++++ Source data

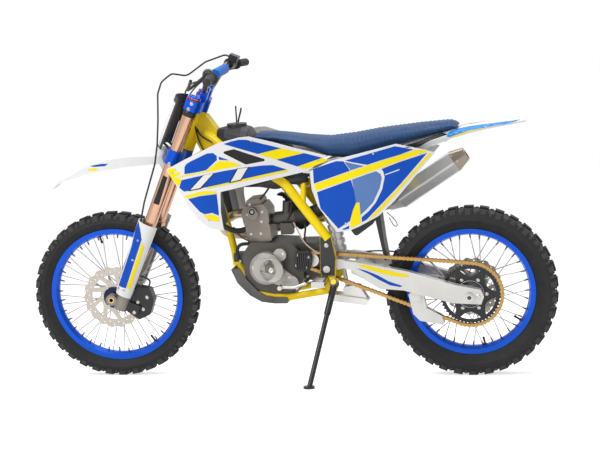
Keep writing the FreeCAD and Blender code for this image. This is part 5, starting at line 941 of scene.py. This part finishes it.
# Spoke nipples, just under the rim's well
NIPPLE_INWARD, NIPPLE_SIDE = 30.3, 0.12
NIPPLE = (0.0036, -0.001), (0.0036, 0.004), (0.003, 0.005), (0.003, 0.013), (0.0024, 0.014)
for wheel, size in WHEELS.items():
    store = [], []
    for i, angle in enumerate(turns(SPOKES)):
        side = 1 if i % 2 else -1
        lead = SPOKE_LEAD if i // 2 % 2 else -SPOKE_LEAD
        near = wheel_place(wheel, size["flange"], angle + lead, side * size["flange_y"])
        far = wheel_place(wheel, size["rim"] - NIPPLE_INWARD, angle,
                          side * size["rim_width"] * NIPPLE_SIDE)
        add_lathe(store, frame_at(far, near - far), NIPPLE, 8)
    add_mesh(wheel + "_nipples", *store, "bar_aluminium", wheel + "_wheel")

# Shoulder knobs: each lug runs on down the side of the tyre, with a small knob in every gap
TREAD = 4.9
SHOULDER_FROM, SHOULDER_DRAW = 0.42, 0.08
LUG_DEPTHS = (25, 30)
KNOB_FACES = ((0, 1, 3, 2), (4, 6, 7, 5), (0, 4, 5, 1), (2, 3, 7, 6), (0, 2, 6, 4), (1, 5, 7, 3))


def knobs(wheel, size):
    radius, half, step = size["radius"], size["width"] / 2, 360 / size["rows"]
    low = size["rim"] + SHOULDER_FROM * (radius - size["rim"])
    top = radius - TREAD
    points, faces = [], []

    def skin(r):
        """The side wall's distance from the wheel's middle plane."""
        return half * (1 - SHOULDER_DRAW * max(0.0, (r - low) / (top - low)))

    def block(middle, half_angle, r0, r1, proud, deep):
        start = len(points)
        for lift, share, ends in ((-deep, 1.0, (r0, r1)), (proud, 0.8, (r0 + 2.5, r1 - 0.6))):
            for r in ends:
                for sign in (-1, 1):
                    angle = math.radians(middle + sign * half_angle * share) + size["turn"]
                    points.append(wheel_place(wheel, r, angle, side * (skin(r) + lift)))
        faces.extend(tuple(start + k for k in f) for f in KNOB_FACES)

    for i in range(size["rows"]):
        middle = i * step - 90
        for side, _ in SIDES:
            block(middle, step * 0.23, radius - LUG_DEPTHS[i % 2], top, proud=2.6, deep=3.0)
            block(middle + step / 2, step * 0.11, radius - 27, radius - 11, proud=2.0, deep=6.0)
    # The knobs take the lighter rubber, a painted highlight on their tops.
    add_mesh(wheel + "_knobs", points, faces, "highlit_knob_rubber", wheel + "_wheel", smooth=False)


for wheel, size in WHEELS.items():
    knobs(wheel, size)

# Valves and rim locks
VALVE = ((0.0075, -0.001), (0.0075, 0.003), (0.0042, 0.004), (0.004, 0.02), (0.0048, 0.021),
         (0.0048, 0.029), (0.004, 0.03))
for name, wheel, angle, r in (
    ("front_valve", "front", -56, 252), ("front_lock", "front", 103, 252),
    ("rear_valve", "rear", -33, 227), ("rear_lock", "rear", -78, 227),
):
    foot = wheel_place(wheel, r, math.radians(angle) + WHEELS[wheel]["turn"], 0)
    middle = wheel_place(wheel, 0, 0, 0)
    turned_piece(name, foot, middle - foot, VALVE, "black_rubber", wheel + "_wheel", 16)

# Black side plates under the seat, and the coil box behind the cylinder
SEAT_BASE = [(1212, 936), (1385, 984), (1404, 980), (1339, 960), (1298, 938), (1262, 930)]
COIL_BOX = [(700, 752), (728, 760), (790, 700), (838, 660), (832, 622), (792, 604), (772, 640),
            (735, 742)]
for side, word in SIDES:
    moulded(f"seat_base_{word}", SEAT_BASE, side * 102, side * 97, 0.0015)
moulded("coil_box", COIL_BOX, -30, 22, 0.006)

for body, (points, faces) in hardware.items():
    add_mesh("bolts_" + body, points, faces, "bare_steel", body, smooth=False)

# Soft pieces: swollen by a short cloth simulation, within a few millimetres
SHRINK = 0.002
CLOTH_FRAMES = 20


def cushion(name, node, most, voxel, body, mat):
    obj = new_object(name, nodes[node].data.copy())
    mesh = obj.data
    bm = bmesh.new()
    bm.from_mesh(mesh)
    bmesh.ops.remove_doubles(bm, verts=bm.verts, dist=1e-5)
    bmesh.ops.recalc_face_normals(bm, faces=bm.faces)
    bm.to_mesh(mesh)
    bm.free()
    bpy.context.view_layer.objects.active = obj
    remesh = obj.modifiers.new("remesh", "REMESH")
    remesh.mode = "VOXEL"
    remesh.voxel_size = voxel
    bpy.ops.object.modifier_apply(modifier="remesh")
    for v, n in [(v, v.normal.copy()) for v in mesh.vertices]:
        v.co -= n * SHRINK
    start = [v.co.copy() for v in mesh.vertices]
    cloth = obj.modifiers.new("cloth", "CLOTH")
    cloth.settings.use_pressure = True
    cloth.settings.uniform_pressure_force = 4
    cloth.settings.effector_weights.gravity = 0
    cloth.settings.quality = 5
    scene = bpy.context.scene
    for number in range(1, CLOTH_FRAMES + 1):
        scene.frame_set(number)
    graph = bpy.context.evaluated_depsgraph_get()
    swollen = [v.co.copy() for v in obj.evaluated_get(graph).data.vertices]
    obj.modifiers.remove(cloth)
    for v, a, b in zip(mesh.vertices, start, swollen):
        move = b - a
        if move.length > most:
            move *= most / move.length
        v.co = a + move
    scene.frame_set(1)
    smooth = obj.modifiers.new("smooth", "SUBSURF")
    smooth.levels = 1
    bpy.ops.object.modifier_apply(modifier="smooth")
    mesh.materials.clear()
    mesh.materials.append(paint[mat])
    for f in mesh.polygons:
        f.use_smooth = True
    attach(obj, body)
    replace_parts(obj, node)
    return obj


def ramp(value, start, end):
    """0 to 1 between two values."""
    return min(1.0, max(0.0, (value - start) / (end - start)))


seat = cushion("seat_cushion", "seat", 0.007, 0.006, "frame", "seat_cover")
# Raised gripper ribs across the rear half of the seat's top, and a crown at its front
RIB_PITCH, RIB_HEIGHT = 17.0, 0.0009
RIBS_START, RIBS_END = (905, 945), (1440, 1410)
CROWN_X, CROWN_REACH, CROWN_HEIGHT = 730, 90, 0.006
for v, n in [(v, v.normal.copy()) for v in seat.data.vertices]:
    x = unplace(v.co).x
    rib = ramp(x, *RIBS_START) * ramp(x, *RIBS_END) * math.sin(2 * math.pi * x / RIB_PITCH)
    crown = math.exp(-((x - CROWN_X) / CROWN_REACH) ** 2)
    if n.dot(UPWARDS) > 0.2:
        v.co += n * (RIB_HEIGHT * rib + CROWN_HEIGHT * crown)
seat.data.update()
cushion("bar_pad_cover", "bar_pad", 0.004, 0.004, "fork", "pad_cover")

# Ribbed grips
GRIP_FLANGE = [(0.0135, 0.0), (0.0235, 0.0006), (0.0245, 0.003), (0.0235, 0.0056),
               (0.0155, 0.0065)]
GRIP_STEPS = 92
GRIP_END = 6


def grip(side, word):
    points = [v.co for v in nodes["grips"].data.vertices if unplace(v.co).y * side > 0]
    reach = [unplace(p).y * side for p in points]
    root, tip = (mean([p for p, y in zip(points, reach) if abs(y - end) < GRIP_END])
                 for end in (min(reach), max(reach)))
    length = (tip - root).length
    ribs = [(0.0159 if i % 4 in (1, 2) else 0.0152,
             0.0075 + (length - 0.012) * i / (GRIP_STEPS - 1)) for i in range(GRIP_STEPS)]
    rings = GRIP_FLANGE + ribs + [(0.0145, length - 0.003), (0.012, length - 0.001)]
    return turned_piece(f"grip_{word}", root, tip - root, rings, "black_rubber", "fork", 40)


grips = [grip(side, word) for side, word in SIDES]
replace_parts(grips[0], "grips")

# Stage: a white floor and sky, brighter where they are seen than where they light the machine
FLOOR_GLOW = 0.6
SKY_LIGHT, SKY_SEEN = 0.44, 1.0


def seen_directly(tree):
    """1 for rays of the camera and of reflections, 0 for the others."""
    path = node_of(tree, "ShaderNodeLightPath")
    return node_of(tree, "ShaderNodeMath",
                   links={0: path.outputs["Is Camera Ray"], 1: path.outputs["Is Glossy Ray"]},
                   operation="MAXIMUM").outputs[0]


finish("floor_white", (0.8, 0.8, 0.8), rough=0.8, grain=40, bump=0.01, wear=0.01)
tree = paint["floor_white"].node_tree
dim = node_of(tree, "ShaderNodeMath", {1: FLOOR_GLOW}, {0: seen_directly(tree)},
              operation="MULTIPLY")
glow = node_of(tree, "ShaderNodeEmission", links={"Strength": dim.outputs[0]})
both = node_of(tree, "ShaderNodeAddShader",
               links={0: tree.nodes["Principled BSDF"].outputs[0], 1: glow.outputs[0]})
tree.links.new(both.outputs[0], tree.nodes["Material Output"].inputs["Surface"])
floor_mesh = bpy.data.meshes.new("floor")
floor_mesh.from_pydata([(-14, -10, 0), (14, -10, 0), (14, 20, 0), (-14, 20, 0)], [],
                       [(0, 1, 2, 3)])
floor_mesh.materials.append(paint["floor_white"])
floor = new_object("floor", floor_mesh)

world = bpy.data.worlds.new("studio")
world.use_nodes = True
sky = world.node_tree
level = node_of(sky, "ShaderNodeMapRange", {"To Min": SKY_LIGHT, "To Max": SKY_SEEN},
                {"Value": seen_directly(sky)})
background = sky.nodes["Background"]
background.inputs["Color"].default_value = (1, 1, 1, 1)
sky.links.new(level.outputs["Result"], background.inputs["Strength"])
bpy.context.scene.world = world

LIT = Vector((0, 0, 0.6))
for name, spot, size, power in (
    ("key", (-2.0, -3.6, 3.6), 2.2, 135), ("top", (0.5, 0.3, 4.6), 3.0, 100),
):
    lamp = bpy.data.lights.new(name, "AREA")
    lamp.size = size
    lamp.energy = power
    obj = new_object(name, lamp)
    obj.location = spot
    obj.rotation_euler = (LIT - Vector(spot)).to_track_quat("-Z", "Y").to_euler()

# Camera, fitted to the photo
YAW, PITCH, ROLL = 0.192, 0.0537, -0.0316
CAMERA = Vector((1.13788, -5.42343, 0.87905))
level_x, level_y = polar(math.cos(PITCH), YAW)
ahead = Vector((-level_y, level_x, -math.sin(PITCH)))
right = Vector((*polar(1, YAW), 0))
up = right.cross(ahead)
cos_roll, sin_roll = polar(1, ROLL)
columns = right * cos_roll + up * sin_roll, up * cos_roll - right * sin_roll, -ahead
lens = bpy.data.cameras.new("camera")
lens.sensor_width = 36
lens.lens = 83.446
lens.shift_x = -0.00398
lens.shift_y = 0.01643
camera = new_object("camera", lens)
camera.matrix_world = Matrix.Translation(CAMERA) @ Matrix(columns).transposed().to_4x4()
bpy.context.scene.camera = camera
bpy.context.scene.view_settings.view_transform = "Standard"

++++++++

Aim
Tally how many lines of the material contain the word "body". The answer must be the number and nothing else.

Solution for this problem
4